Voor rechts intellect moet men in Frankrijk wezen, bij de krant Le Figaro bijvoorbeeld. Duitsland is te zwaar door het verleden belast om het rechtse denken dezelfde status te geven, en dat verklaart de lawine van vijandigheid die Sloterdijk over zich heen kreeg sinds hij het einde van het humanistische tijdperk inluidde. Maar het einde van de geschiedenis is ook al eens ingeluid, alsmede dat van God. Wat is de uiteindelijke betekenis van zo’n provocatie? Dat het opinieklimaat wordt opengebroken. Zal dan ook het “religieus geloof” weer mogen, zoals Safranski hoopt? Hij doelt op een geloof zonder Kerk. Hij zou dan wel moeten uitleggen hoe hij zich een ethiek voorstelt die de door hem verfoeide genetische manipulatie verbiedt en het “mensenrecht op toeval” waarborgt.

Hoe de mens te verbeteren als je het ideaal niet kent?, riep iemand uit de zaal.
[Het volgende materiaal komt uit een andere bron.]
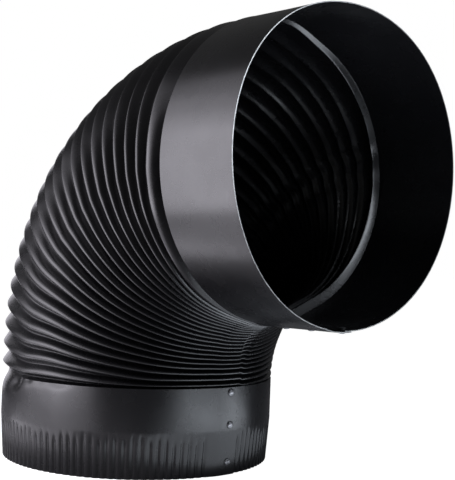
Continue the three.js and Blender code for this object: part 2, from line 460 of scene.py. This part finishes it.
def black_sheet():
    """Satin black stove paint with a faint orange peel."""
    material, nodes, links, shader = new_material("black_sheet")
    cloud = noise(nodes, links, 18)
    links.new(tint(nodes, links, cloud, (0.0048, 0.0047, 0.0054), (0.0062, 0.0061, 0.0069)),
              shader.inputs["Base Color"])
    links.new(ramp(nodes, links, noise(nodes, links, 60), 0.25, 0.29), shader.inputs["Roughness"])
    peel = nodes.new("ShaderNodeBump")
    peel.inputs["Strength"].default_value = 0.05
    peel.inputs["Distance"].default_value = 0.0002
    links.new(noise(nodes, links, 1400, 2), peel.inputs["Height"])
    links.new(peel.outputs["Normal"], shader.inputs["Normal"])
    return material


def cut_steel():
    """Bare sheet where it was cut, at both rims."""
    material, nodes, links, shader = new_material("cut_steel")
    links.new(tint(nodes, links, noise(nodes, links, 300), (0.28, 0.28, 0.28), (0.45, 0.45, 0.44)),
              shader.inputs["Base Color"])
    shader.inputs["Metallic"].default_value = 0.9
    shader.inputs["Roughness"].default_value = 0.45
    return material


def rivet_steel():
    """Steel of the rivet heads, worn bright."""
    material, nodes, links, shader = new_material("rivet_steel")
    links.new(tint(nodes, links, noise(nodes, links, 500), (0.12, 0.12, 0.125), (0.24, 0.24, 0.25)),
              shader.inputs["Base Color"])
    shader.inputs["Metallic"].default_value = 0.8
    links.new(ramp(nodes, links, noise(nodes, links, 900), 0.25, 0.4), shader.inputs["Roughness"])
    return material


# ---------------------------------------------------------------- pieces of the elbow

paint, cut_edge, rivet_finish = black_sheet(), cut_steel(), rivet_steel()


def add_crimped_collar():
    """Its rows are closest together at the crimps and at its pulled-in upper edge."""
    lengths = np.concatenate([
        np.linspace(0, 32, 17),
        np.linspace(34, 50, 7),
        [52, 53.5, 55, 56, 57, 58, 59, 59.5, 60, 60.5, 61],
    ]) * MM
    pleats = first_pleat - (bend_start - lengths * bend_start / lengths[-1])
    turns = round((2 * math.pi - 2 * lap_half) / crimp_pitch)
    angles = lap_columns(turns * CRIMP_COLUMNS_PER_PITCH)
    mesh = sheet_mesh("crimped_collar_sheet", pleats, angles, bare_rows=("first",))
    add_piece("crimped_collar_sheet", mesh, (paint, cut_edge), ["crimped_collar"])


def add_pleats():
    angles = lap_columns(PLEAT_COLUMNS)
    for name, start, end in zip(run_names, run_borders, run_borders[1:]):
        mesh = sheet_mesh(name + "_sheet", pleat_rows(start, end), angles)
        add_piece(name + "_sheet", mesh, (paint,), [name])


def add_plain_collar():
    """Its rows are closest together where it leaves the bend."""
    shares = [0, 0.01, 0.02, 0.04, 0.07, 0.1, 0.15, 0.2, 0.3, 0.4, 0.5, 0.6, 0.7, 0.8, 0.9, 1]
    pleats = [last_pleat + share * plain_length for share in shares]
    angles = lap_columns(PLAIN_COLUMNS)
    mesh = sheet_mesh("plain_collar_sheet", pleats, angles, bare_rows=("last",))
    add_piece("plain_collar_sheet", mesh, (paint, cut_edge), ["plain_collar"])


def join_doubles(mesh):
    """Joins the rings of points that the profile's ends on the axis make."""
    joined = bmesh.new()
    joined.from_mesh(mesh)
    bmesh.ops.remove_doubles(joined, verts=joined.verts, dist=1e-6)
    joined.to_mesh(mesh)
    joined.free()


def rivet_profile():
    """Radius and height from the foot of the tail to the top of the head."""
    head_radius, head_height, brim = 2.75 * MM, 1.5 * MM, 0.25 * MM
    shank_radius, tail_radius, tail_height, grip = 1.6 * MM, 2.4 * MM, 0.8 * MM, 1.9 * MM
    profile = [(0, -grip - tail_height), (tail_radius * 0.7, -grip - tail_height)]
    profile += [(tail_radius, -grip - tail_height / 2), (tail_radius * 0.95, -grip)]
    profile += [(shank_radius, -grip), (shank_radius, 0), (head_radius, 0), (head_radius, brim)]
    dome_steps = 12
    for k in range(1, dome_steps + 1):
        t = k / dome_steps * math.pi / 2
        profile.append((head_radius * math.cos(t), brim + (head_height - brim) * math.sin(t)))
    return profile


def rivet_mesh(name):
    """A domed head, a shank through the lap and a flattened tail, turned about local +Z."""
    profile, sides = rivet_profile(), 48
    points, faces = [], []
    for radius, height in profile:
        for side in range(sides):
            a = side / sides * 2 * math.pi
            points.append((radius * math.cos(a), radius * math.sin(a), height))
    for i in range(len(profile) - 1):
        for side in range(sides):
            here, there = i * sides + side, i * sides + (side + 1) % sides
            faces.append((here, there, there + sides, here + sides))
    mesh = bpy.data.meshes.new(name)
    mesh.from_pydata(points, [], faces)
    join_doubles(mesh)
    mesh.shade_smooth()
    mesh.set_sharp_from_angle(angle=turned(50))
    return mesh


def crimped_end_seat(height):
    """Where a rivet of the crimped end sits on the lap, and which way it faces."""
    outward = Vector((math.cos(seam_angle), math.sin(seam_angle), 0))
    taper = max(0, 1 - height / crimp_length)
    outward.z = -taper * crimp_taper / crimp_length
    outward.normalize()
    radius = tube_radius + lap_lift - taper * crimp_taper
    x, y = axis_x + radius * math.cos(seam_angle), radius * math.sin(seam_angle)
    return Vector((x, y, height)), outward


def plain_end_seat(x):
    """The same for the plain end, whose lap is on its underside."""
    outward = Vector((0, math.sin(seam_angle), -math.cos(seam_angle)))
    swell = float(mouth_swell(x - axis_x - bend_radius, seam_angle))
    return Vector((x, 0, mouth_height)) + outward * (tube_radius + lap_lift + swell), outward


def add_rivets():
    for end in ("crimped_end", "plain_end"):
        for number in (1, 2, 3):
            node = f"{end}_rivet_{number}"
            low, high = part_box(node)
            centre = (low + high) / 2
            at_crimps = end == "crimped_end"
            seat, outward = crimped_end_seat(centre.z) if at_crimps else plain_end_seat(centre.x)
            mesh = rivet_mesh(f"{node}_head")
            facing = Vector((0, 0, 1)).rotation_difference(outward).to_matrix().to_4x4()
            mesh.transform(Matrix.Translation(seat) @ facing)
            add_piece(f"{node}_head", mesh, (rivet_finish,), [node])


add_crimped_collar()
add_pleats()
add_plain_collar()
add_rivets()


# ---------------------------------------------------------------- floor, light and surroundings

def add_floor():
    """A pale floor that is seen as white all over, while the elbow mirrors it as it is lit."""
    material, nodes, links, shader = new_material("floor")
    shader.inputs["Base Color"].default_value = (0.45, 0.45, 0.45, 1)
    shader.inputs["Roughness"].default_value = 0.9
    shader.inputs["Specular IOR Level"].default_value = 0
    shader.inputs["Emission Color"].default_value = (1, 1, 1, 1)
    path = nodes.new("ShaderNodeLightPath")
    links.new(path.outputs["Is Camera Ray"], shader.inputs["Emission Strength"])
    mesh = bpy.data.meshes.new("floor")
    half = 40.0
    corners = [(-half, -half, 0), (half, -half, 0), (half, half, 0), (-half, half, 0)]
    mesh.from_pydata(corners, [], [(0, 1, 2, 3)])
    mesh.materials.append(material)
    floor = bpy.data.objects.new("floor", mesh)
    bpy.context.scene.collection.objects.link(floor)


def add_light(name, place, facing, size, radiance, colour, turn=0.0):
    """A soft area light at a place, facing a point, then turned about the vertical."""
    width, height = size
    data = bpy.data.lights.new(name, "AREA")
    data.shape, data.size, data.size_y = "RECTANGLE", width, height
    data.energy = radiance * math.pi * width * height
    data.color = colour
    light = bpy.data.objects.new(name, data)
    bpy.context.scene.collection.objects.link(light)
    facing_turn = (Vector(facing) - Vector(place)).to_track_quat("-Z", "Y").to_matrix().to_4x4()
    light.matrix_world = Matrix.Translation(place) @ Matrix.Rotation(turn, 4, "Z") @ facing_turn
    light.visible_camera = False


def add_upright_light(name, foot, facing, layers, colour):
    """A tall softbox in layers, with its foot on the floor.

    The layers stand a little apart, so that their light adds up."""
    layer_gap = 4 * MM
    ahead = Vector((*facing, 0)).normalized()
    sideways = Vector((ahead.y, -ahead.x, 0))
    for number, (along, height, size, radiance) in enumerate(layers, 1):
        place = Vector((*foot, height)) + sideways * along + ahead * number * layer_gap
        add_light(f"{name}_{number}", place, place + ahead, size, radiance, colour)


def add_lights():
    """A soft-edged box and a dim wall at the left, a small box at the right, and the lit table.

    A layer's values are its shift sideways, the height of its middle, its size and its radiance."""
    pink_white, blue_white = (1.03, 1.0, 1.10), (0.93, 1.0, 1.10)
    add_upright_light("left_softbox", (-0.10, -0.38), (0.13, 0.33), [
        (-0.10, 0.33, (0.60, 0.64), 0.5),
        (-0.05, 0.26, (0.40, 0.48), 1.0),
        (-0.07, 0.21, (0.28, 0.38), 2.0),
        (-0.05, 0.18, (0.12, 0.32), 1.9),
        (0.09, 0.05, (0.24, 0.08), 3.2),
        (-0.10, 0.52, (0.40, 0.26), 0.6),
    ], pink_white)
    add_upright_light("back_wall", (-0.55, 0.12), (0.9, -0.2), [(0, 0.25, (0.30, 0.50), 1.2)], pink_white)
    add_upright_light("right_softbox", (0.39, 0.21), (-0.36, -0.23), [
        (-0.12, 0.30, (0.17, 0.15), 8.5),
    ], blue_white)
    for name, x, y, size, turn, radiance, colour in (
        ("table_left", -0.07, -0.2675, (0.30, 0.125), 0, 1.1, pink_white),
        ("table_near_left", -0.12, -0.17, (0.24, 0.06), 0, 2.0, pink_white),
        ("table_front", 0.06, -0.17, (0.14, 0.14), 30, 0.3, pink_white),
        ("table_right", 0.14, 0.02, (0.16, 0.22), 0, 1.35, blue_white),
        ("table_far_right", 0.29, 0.12, (0.36, 0.22), 115, 5.6, blue_white),
    ):
        add_light(name, (x, y, 2 * MM), (x, y, 1), size, radiance, colour, turned(turn))


def add_surroundings():
    """A white studio that the black paint mirrors only dimly."""
    world = bpy.data.worlds.new("studio")
    bpy.context.scene.world = world
    world.use_nodes = True
    nodes, links = world.node_tree.nodes, world.node_tree.links
    nodes.clear()
    path = nodes.new("ShaderNodeLightPath")
    output = nodes.new("ShaderNodeOutputWorld")
    shades = {}
    for name, strength in (("seen", 1.0), ("diffuse", 0.03), ("mirrored", 0.08)):
        shades[name] = nodes.new("ShaderNodeBackground")
        shades[name].inputs["Strength"].default_value = strength
        shades[name].inputs["Color"].default_value = (1, 1, 1, 1)
    indirect, every = nodes.new("ShaderNodeMixShader"), nodes.new("ShaderNodeMixShader")
    links.new(path.outputs["Is Glossy Ray"], indirect.inputs["Fac"])
    links.new(shades["diffuse"].outputs[0], indirect.inputs[1])
    links.new(shades["mirrored"].outputs[0], indirect.inputs[2])
    links.new(path.outputs["Is Camera Ray"], every.inputs["Fac"])
    links.new(indirect.outputs[0], every.inputs[1])
    links.new(shades["seen"].outputs[0], every.inputs[2])
    links.new(every.outputs[0], output.inputs["Surface"])


add_floor()
add_surroundings()
add_lights()
bpy.context.scene.view_settings.view_transform = "Standard"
Niet vanuit een mensbeeld, niet vanuit een ideaal, haastte Safranski zich te zeggen, om van een godsbeeld maar te zwijgen. Alleen om fouten te vermijden, luidde het schuchter. Alles wat we kunnen, is het slechte verbeteren. Wat het goede is, weet niemand. Heeft Sloterdijk nog iets te zeggen over het geweld op scholen?, klinkt een laatste vraag. Moderne scholen zijn nog altijd te prefereren boven de antieke arena. Je kunt de natuur niet overwinnen, je kunt haar alleen gehoorzamen, citeert hij Francis Bacon, de vader van de proefondervindelijke wetenschap. Technologie geeft hoop, maar Safranski besluit dat hij geen mensen wenst die niet de keuze hebben de techniek te misbruiken. Liever vrij dan geconditioneerd, desnoods tegen de prijs van de bom op Hirosjima.